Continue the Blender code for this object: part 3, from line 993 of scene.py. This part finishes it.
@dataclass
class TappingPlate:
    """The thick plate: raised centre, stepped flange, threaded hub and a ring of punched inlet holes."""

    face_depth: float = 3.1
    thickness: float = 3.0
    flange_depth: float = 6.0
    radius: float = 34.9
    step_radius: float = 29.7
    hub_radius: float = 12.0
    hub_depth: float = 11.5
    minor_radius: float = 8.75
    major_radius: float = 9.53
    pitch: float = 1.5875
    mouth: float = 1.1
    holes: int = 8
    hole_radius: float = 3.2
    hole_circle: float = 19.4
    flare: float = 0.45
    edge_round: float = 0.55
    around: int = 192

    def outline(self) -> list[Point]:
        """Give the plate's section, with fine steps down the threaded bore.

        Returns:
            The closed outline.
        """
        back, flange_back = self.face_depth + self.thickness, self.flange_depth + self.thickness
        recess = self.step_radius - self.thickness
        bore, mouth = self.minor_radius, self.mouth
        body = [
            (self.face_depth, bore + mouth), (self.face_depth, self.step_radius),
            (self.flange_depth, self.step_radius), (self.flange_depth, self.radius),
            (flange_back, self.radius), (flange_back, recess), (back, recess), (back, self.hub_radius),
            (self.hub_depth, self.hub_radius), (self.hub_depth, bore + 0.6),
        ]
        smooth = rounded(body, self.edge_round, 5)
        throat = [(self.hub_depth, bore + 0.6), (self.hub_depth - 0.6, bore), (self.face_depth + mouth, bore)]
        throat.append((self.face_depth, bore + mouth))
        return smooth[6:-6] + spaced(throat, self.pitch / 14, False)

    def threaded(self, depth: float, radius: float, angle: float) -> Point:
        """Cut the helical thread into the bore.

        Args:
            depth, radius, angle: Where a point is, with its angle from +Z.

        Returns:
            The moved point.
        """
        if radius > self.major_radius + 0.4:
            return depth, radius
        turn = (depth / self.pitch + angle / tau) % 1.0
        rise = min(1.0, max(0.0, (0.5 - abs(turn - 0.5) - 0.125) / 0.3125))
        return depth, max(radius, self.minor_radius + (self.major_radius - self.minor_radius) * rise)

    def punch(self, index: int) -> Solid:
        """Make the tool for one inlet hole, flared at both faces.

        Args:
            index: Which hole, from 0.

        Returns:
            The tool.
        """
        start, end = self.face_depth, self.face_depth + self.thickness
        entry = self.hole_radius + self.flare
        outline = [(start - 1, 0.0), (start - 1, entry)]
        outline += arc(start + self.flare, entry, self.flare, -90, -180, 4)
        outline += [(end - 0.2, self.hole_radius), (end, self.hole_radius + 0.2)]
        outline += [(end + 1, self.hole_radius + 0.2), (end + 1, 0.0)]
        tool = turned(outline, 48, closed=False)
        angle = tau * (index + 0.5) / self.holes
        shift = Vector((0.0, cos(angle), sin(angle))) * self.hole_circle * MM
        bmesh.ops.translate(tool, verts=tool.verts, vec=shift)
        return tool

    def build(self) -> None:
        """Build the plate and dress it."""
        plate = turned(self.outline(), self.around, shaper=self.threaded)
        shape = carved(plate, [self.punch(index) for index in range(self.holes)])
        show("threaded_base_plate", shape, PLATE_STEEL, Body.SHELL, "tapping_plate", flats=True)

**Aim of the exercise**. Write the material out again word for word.

**Solution for this problem**.
Continue the Blender code for this object: part 3, from line 993 of scene.py. This part finishes it.
@dataclass
class TappingPlate:
    """The thick plate: raised centre, stepped flange, threaded hub and a ring of punched inlet holes."""

    face_depth: float = 3.1
    thickness: float = 3.0
    flange_depth: float = 6.0
    radius: float = 34.9
    step_radius: float = 29.7
    hub_radius: float = 12.0
    hub_depth: float = 11.5
    minor_radius: float = 8.75
    major_radius: float = 9.53
    pitch: float = 1.5875
    mouth: float = 1.1
    holes: int = 8
    hole_radius: float = 3.2
    hole_circle: float = 19.4
    flare: float = 0.45
    edge_round: float = 0.55
    around: int = 192

    def outline(self) -> list[Point]:
        """Give the plate's section, with fine steps down the threaded bore.

        Returns:
            The closed outline.
        """
        back, flange_back = self.face_depth + self.thickness, self.flange_depth + self.thickness
        recess = self.step_radius - self.thickness
        bore, mouth = self.minor_radius, self.mouth
        body = [
            (self.face_depth, bore + mouth), (self.face_depth, self.step_radius),
            (self.flange_depth, self.step_radius), (self.flange_depth, self.radius),
            (flange_back, self.radius), (flange_back, recess), (back, recess), (back, self.hub_radius),
            (self.hub_depth, self.hub_radius), (self.hub_depth, bore + 0.6),
        ]
        smooth = rounded(body, self.edge_round, 5)
        throat = [(self.hub_depth, bore + 0.6), (self.hub_depth - 0.6, bore), (self.face_depth + mouth, bore)]
        throat.append((self.face_depth, bore + mouth))
        return smooth[6:-6] + spaced(throat, self.pitch / 14, False)

    def threaded(self, depth: float, radius: float, angle: float) -> Point:
        """Cut the helical thread into the bore.

        Args:
            depth, radius, angle: Where a point is, with its angle from +Z.

        Returns:
            The moved point.
        """
        if radius > self.major_radius + 0.4:
            return depth, radius
        turn = (depth / self.pitch + angle / tau) % 1.0
        rise = min(1.0, max(0.0, (0.5 - abs(turn - 0.5) - 0.125) / 0.3125))
        return depth, max(radius, self.minor_radius + (self.major_radius - self.minor_radius) * rise)

    def punch(self, index: int) -> Solid:
        """Make the tool for one inlet hole, flared at both faces.

        Args:
            index: Which hole, from 0.

        Returns:
            The tool.
        """
        start, end = self.face_depth, self.face_depth + self.thickness
        entry = self.hole_radius + self.flare
        outline = [(start - 1, 0.0), (start - 1, entry)]
        outline += arc(start + self.flare, entry, self.flare, -90, -180, 4)
        outline += [(end - 0.2, self.hole_radius), (end, self.hole_radius + 0.2)]
        outline += [(end + 1, self.hole_radius + 0.2), (end + 1, 0.0)]
        tool = turned(outline, 48, closed=False)
        angle = tau * (index + 0.5) / self.holes
        shift = Vector((0.0, cos(angle), sin(angle))) * self.hole_circle * MM
        bmesh.ops.translate(tool, verts=tool.verts, vec=shift)
        return tool

    def build(self) -> None:
        """Build the plate and dress it."""
        plate = turned(self.outline(), self.around, shaper=self.threaded)
        shape = carved(plate, [self.punch(index) for index in range(self.holes)])
        show("threaded_base_plate", shape, PLATE_STEEL, Body.SHELL, "tapping_plate", flats=True)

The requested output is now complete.